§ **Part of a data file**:
# # # # #
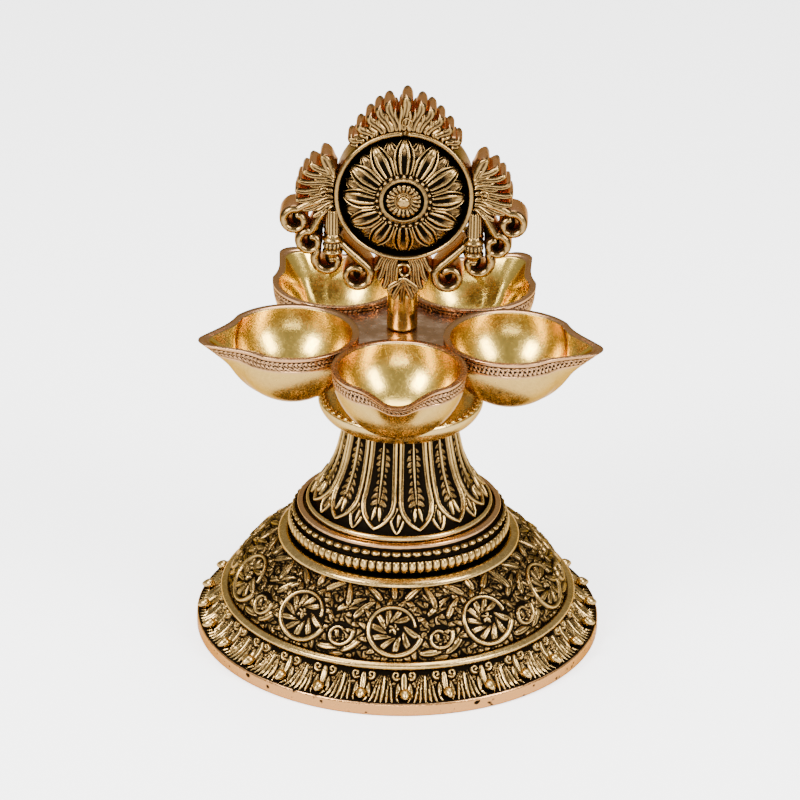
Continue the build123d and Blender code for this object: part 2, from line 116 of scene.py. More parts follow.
def bead_ring(turn, count, sharpness, row, start, end, half_width):
    """A ring of beads in the rows of an outline from start up to end."""
    return ripples(turn, count, sharpness) * cord(row - (start + end - 1) / 2, half_width)


def run_length(points):
    return float(np.linalg.norm(np.diff(points, axis=0), axis=1).sum())


def newest(name):
    piece = bpy.context.active_object
    piece.name = name
    piece.data.name = name
    return piece


def places_of(piece):
    """Every vertex of a piece, as rows of x, y and z."""
    flat = np.zeros(len(piece.data.vertices) * 3, np.float32)
    piece.data.vertices.foreach_get("co", flat)
    return flat.reshape(-1, 3).astype(float)


def set_shape(piece, places, relief_and_shade, blush=0.0):
    """Moves every vertex to its place and stores how high and how pink the metal is there. A low
    height is also used to paint shade on pieces that stand in for shaded gaps.
    """
    mesh = piece.data
    mesh.vertices.foreach_set("co", (places * METRE).astype(np.float32).ravel())
    for name, values in (("relief_and_shade", relief_and_shade), ("blush", blush)):
        layer = mesh.attributes.get(name) or mesh.attributes.new(name, "FLOAT", "POINT")
        layer.data.foreach_set("value", np.broadcast_to(values, len(places)).astype(np.float32))
    mesh.update()


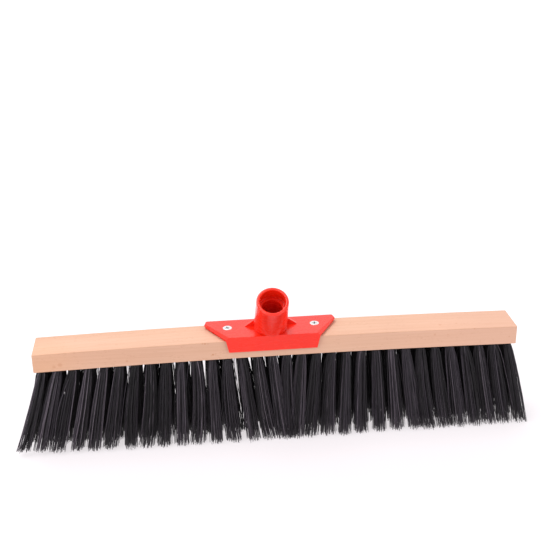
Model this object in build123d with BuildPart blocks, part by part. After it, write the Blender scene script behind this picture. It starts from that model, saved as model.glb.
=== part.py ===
from build123d import *
import math
import os

# Push broom head: a bowed hardwood block, four rows of stapled bristle tufts
# and a moulded handle socket held by two countersunk screws.
#
# Frame: +X runs along the block, -Y is the side the handle leans towards,
# +Z is up. The origin is on the floor under the middle of the whole head.
# Lengths are in millimetres, angles in degrees.

# ---------------------------------------------------------------- block
block_length = 500.0
block_depth = 40.0
block_height = 20.4
block_crown = 2.8           # the middle is bowed up by this much
block_edge_radius = 0.9     # eased edges
trim_height = 91.6          # underside of the block's ends above the floor

# ---------------------------------------------------------------- tufts
tufts_per_row = 32
tuft_pitch = 15.6
row_offsets = (-15.0, -5.0, 5.0, 15.0)      # row centre lines, from mid depth
row_splay = (-4.5, -1.5, 1.5, 4.5)          # lean of each row towards front or back
fan_outer = 13.2            # lean of the tuft at the block's end, outwards
fan_inner = 6.4             # lean of the tuft next to the middle pair, inwards
fan_middle = 2.2            # lean of the middle pair, inwards
hole_radius = 3.5
hole_depth = 12.0           # to the end of the full diameter's drill point
drill_point = 1.6
fold_radius = 3.4           # folded end of a tuft, inside its hole
fold_height = 9.8
tuft_root_radius = 3.2      # free length, under the block
tuft_tip_radius = 4.0
tuft_gap = 2.0              # free length starts this far below the block
tuft_stock = 101.0          # cut length before trimming flush with the floor
tufts_per_group = 8

# ---------------------------------------------------------------- anchors
anchor_length = 8.0         # bites 0.5 into the wood at each side of the hole
anchor_width = 2.2
anchor_thickness = 0.5
anchor_depth = 7.6          # middle of the wire above the block's underside

# ---------------------------------------------------------------- bracket
bracket_x = -7.0            # the bracket sits a little left of the middle
plate_thickness = 5.3
rim_height = 2.4            # the plate's edge; under it the plate stands on a smaller foot
foot_inset = 1.5            # how far the foot stands back at the ends and slanted sides
plate_back = 18.0           # back edge of the plate's top, from mid depth
plate_back_half = 66.6
plate_side = 10.6           # where the short end meets the slanted side
plate_side_half = 68.3
plate_front = -23.6
plate_front_half = 45.1
rim_back = 18.8             # the same corners at the rim's foot
rim_back_half = 67.4
rim_side = 12.0
rim_side_half = 69.2
rim_front_half = 48.6
skirt_thickness = 3.5
skirt_drop = 11.5           # below the block's top
skirt_bottom_half = 45.4
socket_x = -8.2             # the tube stands 1.2 left of the plate's middle
socket_elevation = 55.0     # axis above the horizontal, leaning forwards
socket_mouth_y = -34.1      # mouth centre, from mid depth
socket_mouth_z = 163.3      # mouth centre above the floor
socket_mouth_radius = 16.2
socket_base_radius = 17.3
socket_bore_radius = 13.0
socket_bore_depth = 17.0
socket_seat_radius = 11.0
socket_seat_depth = 46.0    # from the mouth to the blind end
socket_stock = 78.0
rim_outer_radius = 1.5
rim_inner_radius = 1.1
gusset_front = 0.2
gusset_thickness = 3.0
gusset_tip = 26.8
gusset_root = 14.0
gusset_rise = 9.4

# ---------------------------------------------------------------- screws
screw_half_spacing = 45.3
screw_head_radius = 4.85
screw_hole_radius = 2.6
screw_shank_radius = 2.4
screw_core_radius = 1.75
screw_length = 16.0
screw_point = 4.5
screw_pitch = 2.0
recess_half = 2.6
recess_width = 1.05
recess_depth = 2.3
pilot_radius = 1.9
pilot_depth = 12.0

# ---------------------------------------------------------------- derived
half_length = block_length / 2
bow_radius = (half_length**2 + block_crown**2) / (2 * block_crown)
top_of_block = trim_height + block_crown + block_height

sin_e = math.sin(math.radians(socket_elevation))
cos_e = math.cos(math.radians(socket_elevation))


def tan_deg(angle):
    return math.tan(math.radians(angle))


def underside(x):
    """Height of the bowed underside at x."""
    return trim_height + block_crown - (bow_radius - math.sqrt(bow_radius**2 - x * x))


def fan_lean(column):
    """Sideways lean of a column of tufts: outwards at the ends, inwards at the middle."""
    half = tufts_per_row // 2
    step = column if column < half else tufts_per_row - 1 - column
    if step == half - 1:
        lean = fan_middle
    else:
        lean = -fan_outer + (fan_outer + fan_inner) * step / (half - 2)
    return lean if column < half else -lean


# the whole head's middle in Y lies between the socket's rim and the back row's tips
rim_front = (
    socket_mouth_y
    - (socket_mouth_radius - rim_outer_radius) * sin_e
    - rim_outer_radius * (1 - cos_e)
)
floor_radius = tuft_root_radius + (tuft_tip_radius - tuft_root_radius) * trim_height / (tuft_stock - tuft_gap)
tips_back = row_offsets[3] + (trim_height + block_crown) * tan_deg(row_splay[3]) + floor_radius
y0 = -(rim_front + tips_back) / 2


def tuft_plane(column, row, shift=0.0):
    """Plane on the block's underside, its Z along the drilled hole, pointing into the wood."""
    x = (column - (tufts_per_row - 1) / 2) * tuft_pitch
    up = Vector(-tan_deg(fan_lean(column)), -tan_deg(row_splay[row]), 1).normalized()
    foot = Vector(x, y0 + row_offsets[row], underside(x))
    side = Vector(1, 0, 0) - up * up.dot(Vector(1, 0, 0))
    return Plane(origin=foot + up * shift, x_dir=side.normalized(), z_dir=up)


def offset_corner(p, q, r, before, after):
    """Corner q of the path p-q-r, after moving its two sides outwards by before and after."""

    def moved(a, b, distance):
        length = math.hypot(b[0] - a[0], b[1] - a[1])
        nx, ny = (b[1] - a[1]) / length, -(b[0] - a[0]) / length
        return (a[0] + nx * distance, a[1] + ny * distance), (b[0] - a[0], b[1] - a[1])

    (ax, ay), (ux, uy) = moved(p, q, before)
    (bx, by), (vx, vy) = moved(q, r, after)
    t = ((bx - ax) * vy - (by - ay) * vx) / (ux * vy - uy * vx)
    return (ax + ux * t, ay + uy * t)


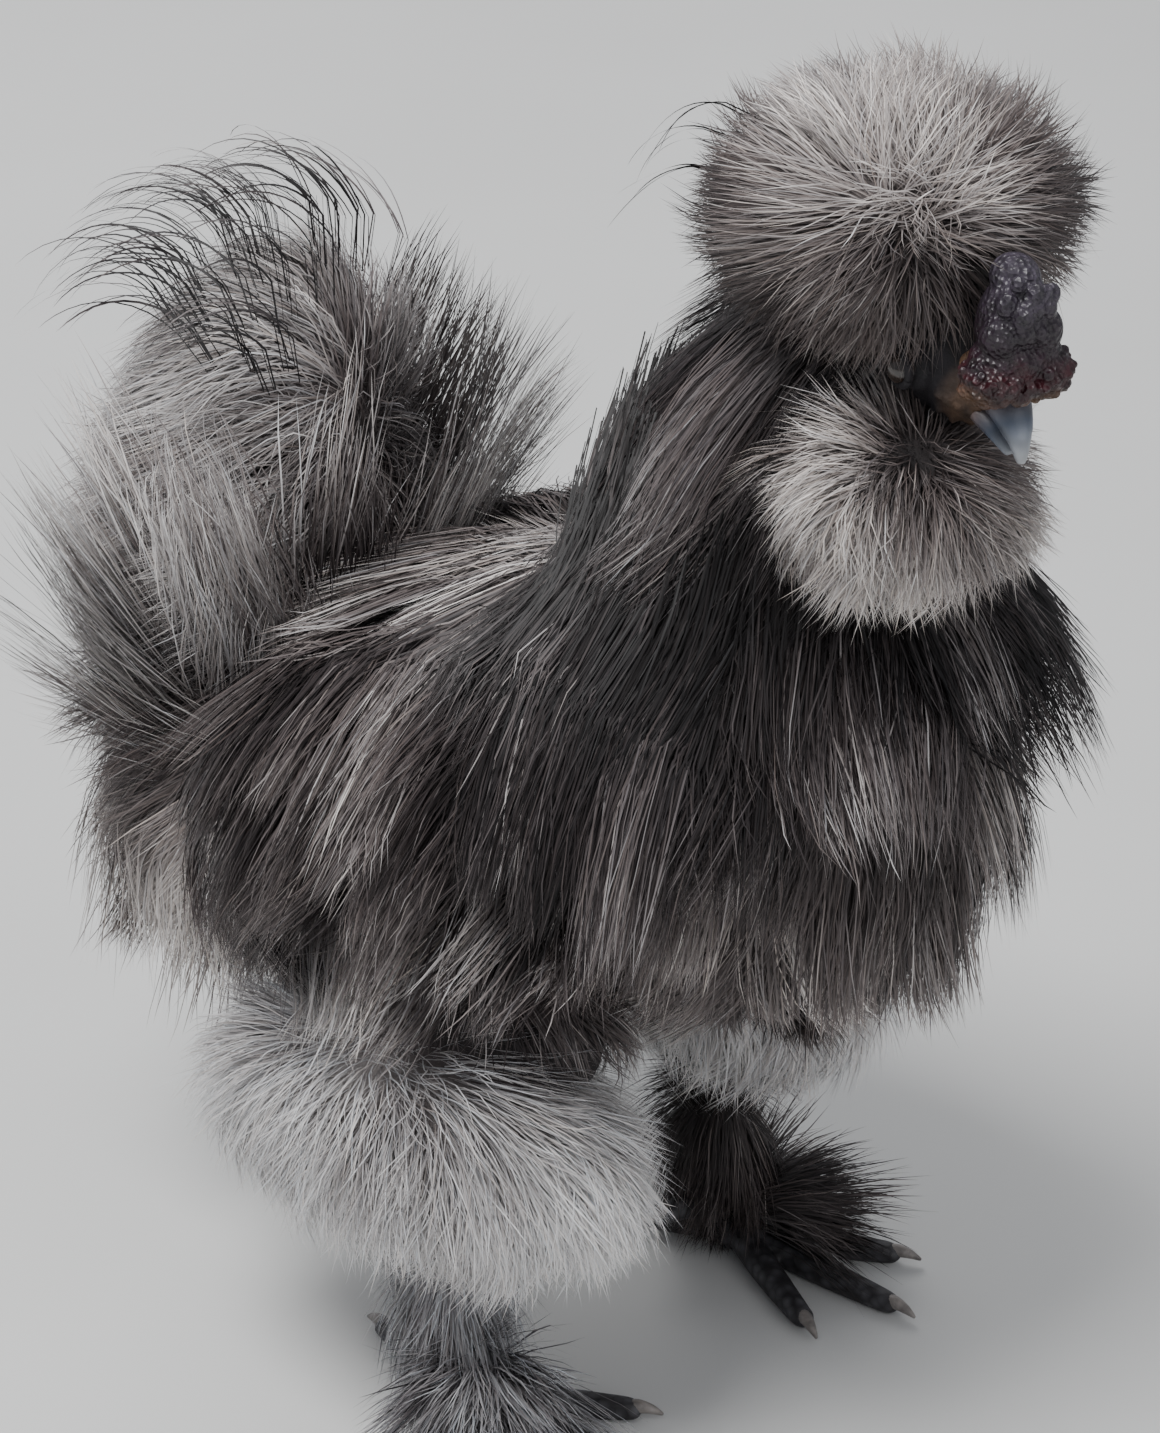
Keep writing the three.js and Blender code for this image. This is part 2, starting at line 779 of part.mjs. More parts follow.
# # # # #
§ **Required work**: From the first line to the last, please quote the material above exactly.

§ **Finished answer**:
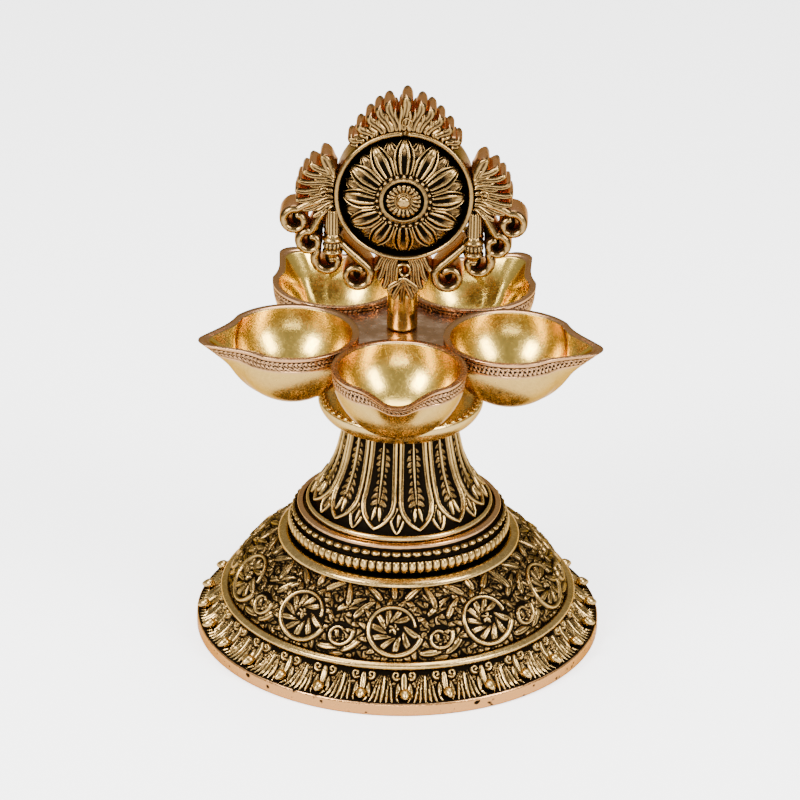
Continue the build123d and Blender code for this object: part 2, from line 116 of scene.py. More parts follow.
def bead_ring(turn, count, sharpness, row, start, end, half_width):
    """A ring of beads in the rows of an outline from start up to end."""
    return ripples(turn, count, sharpness) * cord(row - (start + end - 1) / 2, half_width)


def run_length(points):
    return float(np.linalg.norm(np.diff(points, axis=0), axis=1).sum())


def newest(name):
    piece = bpy.context.active_object
    piece.name = name
    piece.data.name = name
    return piece


def places_of(piece):
    """Every vertex of a piece, as rows of x, y and z."""
    flat = np.zeros(len(piece.data.vertices) * 3, np.float32)
    piece.data.vertices.foreach_get("co", flat)
    return flat.reshape(-1, 3).astype(float)


def set_shape(piece, places, relief_and_shade, blush=0.0):
    """Moves every vertex to its place and stores how high and how pink the metal is there. A low
    height is also used to paint shade on pieces that stand in for shaded gaps.
    """
    mesh = piece.data
    mesh.vertices.foreach_set("co", (places * METRE).astype(np.float32).ravel())
    for name, values in (("relief_and_shade", relief_and_shade), ("blush", blush)):
        layer = mesh.attributes.get(name) or mesh.attributes.new(name, "FLOAT", "POINT")
        layer.data.foreach_set("value", np.broadcast_to(values, len(places)).astype(np.float32))
    mesh.update()


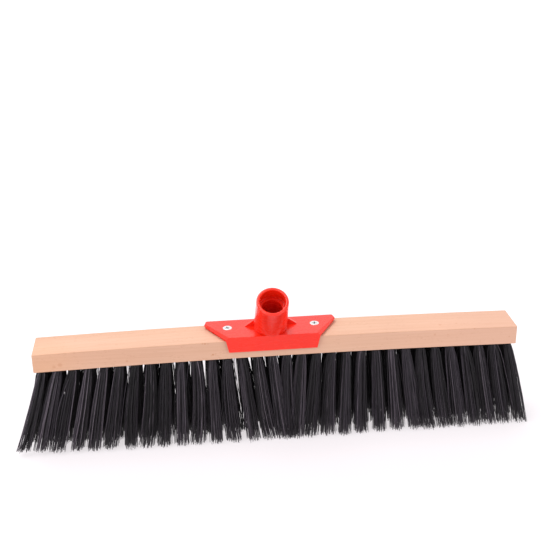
Model this object in build123d with BuildPart blocks, part by part. After it, write the Blender scene script behind this picture. It starts from that model, saved as model.glb.
=== part.py ===
from build123d import *
import math
import os

# Push broom head: a bowed hardwood block, four rows of stapled bristle tufts
# and a moulded handle socket held by two countersunk screws.
#
# Frame: +X runs along the block, -Y is the side the handle leans towards,
# +Z is up. The origin is on the floor under the middle of the whole head.
# Lengths are in millimetres, angles in degrees.

# ---------------------------------------------------------------- block
block_length = 500.0
block_depth = 40.0
block_height = 20.4
block_crown = 2.8           # the middle is bowed up by this much
block_edge_radius = 0.9     # eased edges
trim_height = 91.6          # underside of the block's ends above the floor

# ---------------------------------------------------------------- tufts
tufts_per_row = 32
tuft_pitch = 15.6
row_offsets = (-15.0, -5.0, 5.0, 15.0)      # row centre lines, from mid depth
row_splay = (-4.5, -1.5, 1.5, 4.5)          # lean of each row towards front or back
fan_outer = 13.2            # lean of the tuft at the block's end, outwards
fan_inner = 6.4             # lean of the tuft next to the middle pair, inwards
fan_middle = 2.2            # lean of the middle pair, inwards
hole_radius = 3.5
hole_depth = 12.0           # to the end of the full diameter's drill point
drill_point = 1.6
fold_radius = 3.4           # folded end of a tuft, inside its hole
fold_height = 9.8
tuft_root_radius = 3.2      # free length, under the block
tuft_tip_radius = 4.0
tuft_gap = 2.0              # free length starts this far below the block
tuft_stock = 101.0          # cut length before trimming flush with the floor
tufts_per_group = 8

# ---------------------------------------------------------------- anchors
anchor_length = 8.0         # bites 0.5 into the wood at each side of the hole
anchor_width = 2.2
anchor_thickness = 0.5
anchor_depth = 7.6          # middle of the wire above the block's underside

# ---------------------------------------------------------------- bracket
bracket_x = -7.0            # the bracket sits a little left of the middle
plate_thickness = 5.3
rim_height = 2.4            # the plate's edge; under it the plate stands on a smaller foot
foot_inset = 1.5            # how far the foot stands back at the ends and slanted sides
plate_back = 18.0           # back edge of the plate's top, from mid depth
plate_back_half = 66.6
plate_side = 10.6           # where the short end meets the slanted side
plate_side_half = 68.3
plate_front = -23.6
plate_front_half = 45.1
rim_back = 18.8             # the same corners at the rim's foot
rim_back_half = 67.4
rim_side = 12.0
rim_side_half = 69.2
rim_front_half = 48.6
skirt_thickness = 3.5
skirt_drop = 11.5           # below the block's top
skirt_bottom_half = 45.4
socket_x = -8.2             # the tube stands 1.2 left of the plate's middle
socket_elevation = 55.0     # axis above the horizontal, leaning forwards
socket_mouth_y = -34.1      # mouth centre, from mid depth
socket_mouth_z = 163.3      # mouth centre above the floor
socket_mouth_radius = 16.2
socket_base_radius = 17.3
socket_bore_radius = 13.0
socket_bore_depth = 17.0
socket_seat_radius = 11.0
socket_seat_depth = 46.0    # from the mouth to the blind end
socket_stock = 78.0
rim_outer_radius = 1.5
rim_inner_radius = 1.1
gusset_front = 0.2
gusset_thickness = 3.0
gusset_tip = 26.8
gusset_root = 14.0
gusset_rise = 9.4

# ---------------------------------------------------------------- screws
screw_half_spacing = 45.3
screw_head_radius = 4.85
screw_hole_radius = 2.6
screw_shank_radius = 2.4
screw_core_radius = 1.75
screw_length = 16.0
screw_point = 4.5
screw_pitch = 2.0
recess_half = 2.6
recess_width = 1.05
recess_depth = 2.3
pilot_radius = 1.9
pilot_depth = 12.0

# ---------------------------------------------------------------- derived
half_length = block_length / 2
bow_radius = (half_length**2 + block_crown**2) / (2 * block_crown)
top_of_block = trim_height + block_crown + block_height

sin_e = math.sin(math.radians(socket_elevation))
cos_e = math.cos(math.radians(socket_elevation))


def tan_deg(angle):
    return math.tan(math.radians(angle))


def underside(x):
    """Height of the bowed underside at x."""
    return trim_height + block_crown - (bow_radius - math.sqrt(bow_radius**2 - x * x))


def fan_lean(column):
    """Sideways lean of a column of tufts: outwards at the ends, inwards at the middle."""
    half = tufts_per_row // 2
    step = column if column < half else tufts_per_row - 1 - column
    if step == half - 1:
        lean = fan_middle
    else:
        lean = -fan_outer + (fan_outer + fan_inner) * step / (half - 2)
    return lean if column < half else -lean


# the whole head's middle in Y lies between the socket's rim and the back row's tips
rim_front = (
    socket_mouth_y
    - (socket_mouth_radius - rim_outer_radius) * sin_e
    - rim_outer_radius * (1 - cos_e)
)
floor_radius = tuft_root_radius + (tuft_tip_radius - tuft_root_radius) * trim_height / (tuft_stock - tuft_gap)
tips_back = row_offsets[3] + (trim_height + block_crown) * tan_deg(row_splay[3]) + floor_radius
y0 = -(rim_front + tips_back) / 2


def tuft_plane(column, row, shift=0.0):
    """Plane on the block's underside, its Z along the drilled hole, pointing into the wood."""
    x = (column - (tufts_per_row - 1) / 2) * tuft_pitch
    up = Vector(-tan_deg(fan_lean(column)), -tan_deg(row_splay[row]), 1).normalized()
    foot = Vector(x, y0 + row_offsets[row], underside(x))
    side = Vector(1, 0, 0) - up * up.dot(Vector(1, 0, 0))
    return Plane(origin=foot + up * shift, x_dir=side.normalized(), z_dir=up)


def offset_corner(p, q, r, before, after):
    """Corner q of the path p-q-r, after moving its two sides outwards by before and after."""

    def moved(a, b, distance):
        length = math.hypot(b[0] - a[0], b[1] - a[1])
        nx, ny = (b[1] - a[1]) / length, -(b[0] - a[0]) / length
        return (a[0] + nx * distance, a[1] + ny * distance), (b[0] - a[0], b[1] - a[1])

    (ax, ay), (ux, uy) = moved(p, q, before)
    (bx, by), (vx, vy) = moved(q, r, after)
    t = ((bx - ax) * vy - (by - ay) * vx) / (ux * vy - uy * vx)
    return (ax + ux * t, ay + uy * t)


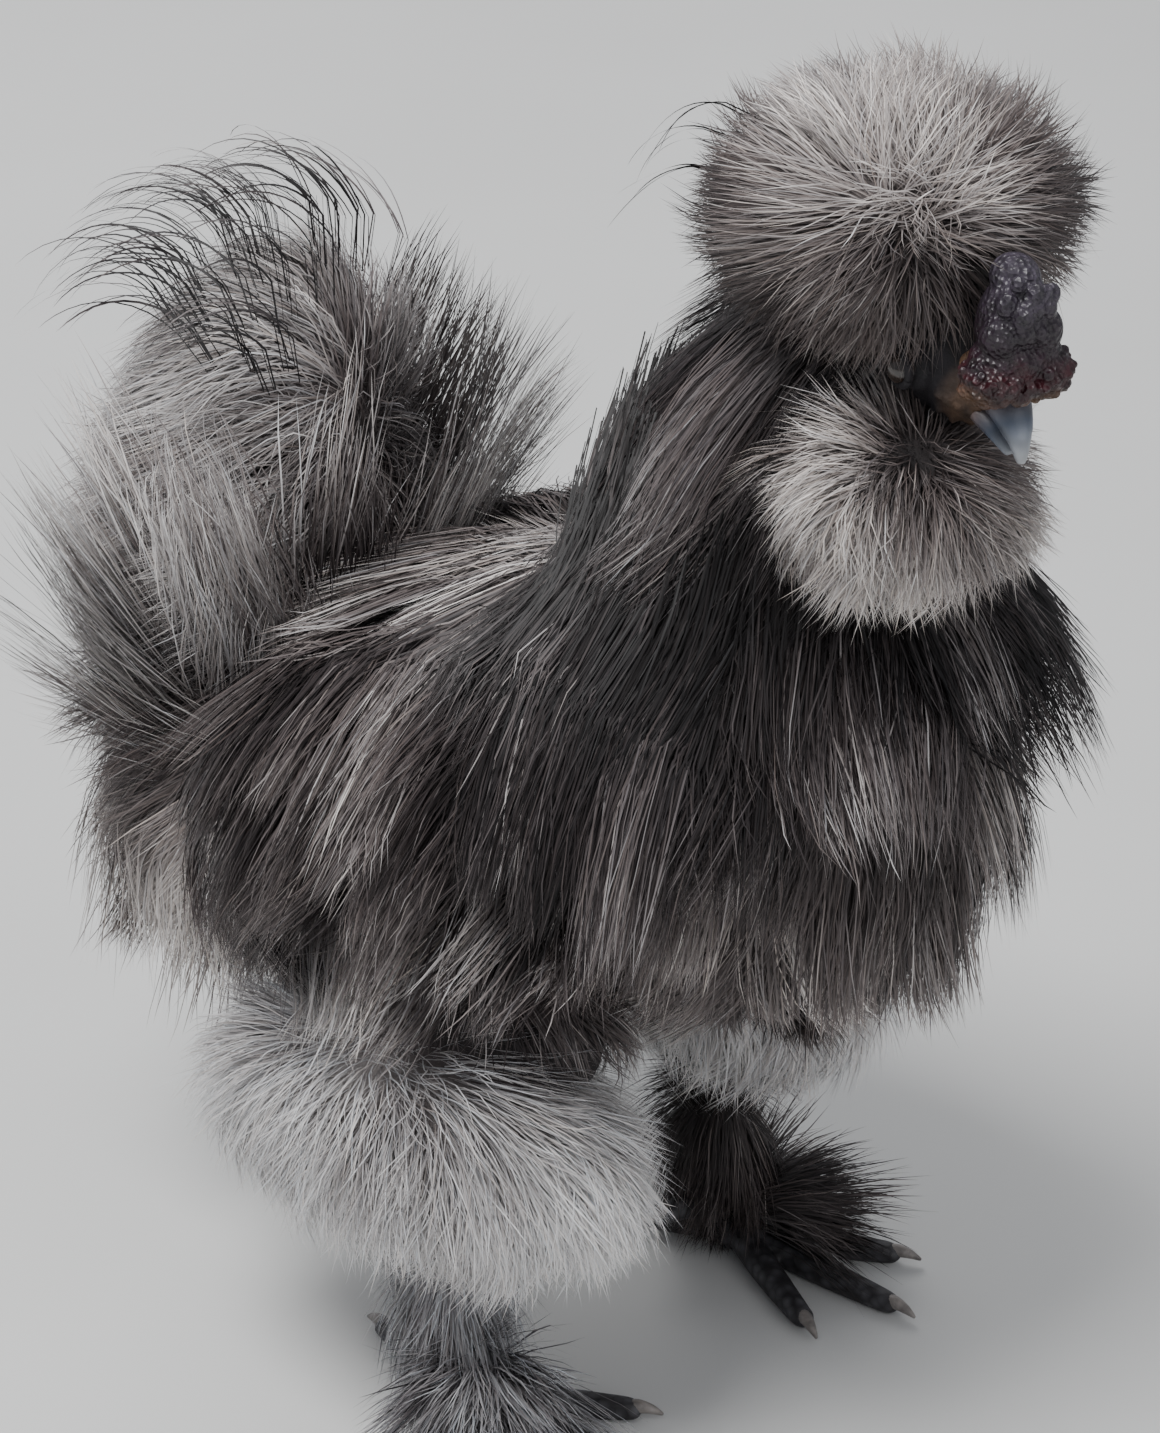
Keep writing the three.js and Blender code for this image. This is part 2, starting at line 779 of part.mjs. More parts follow.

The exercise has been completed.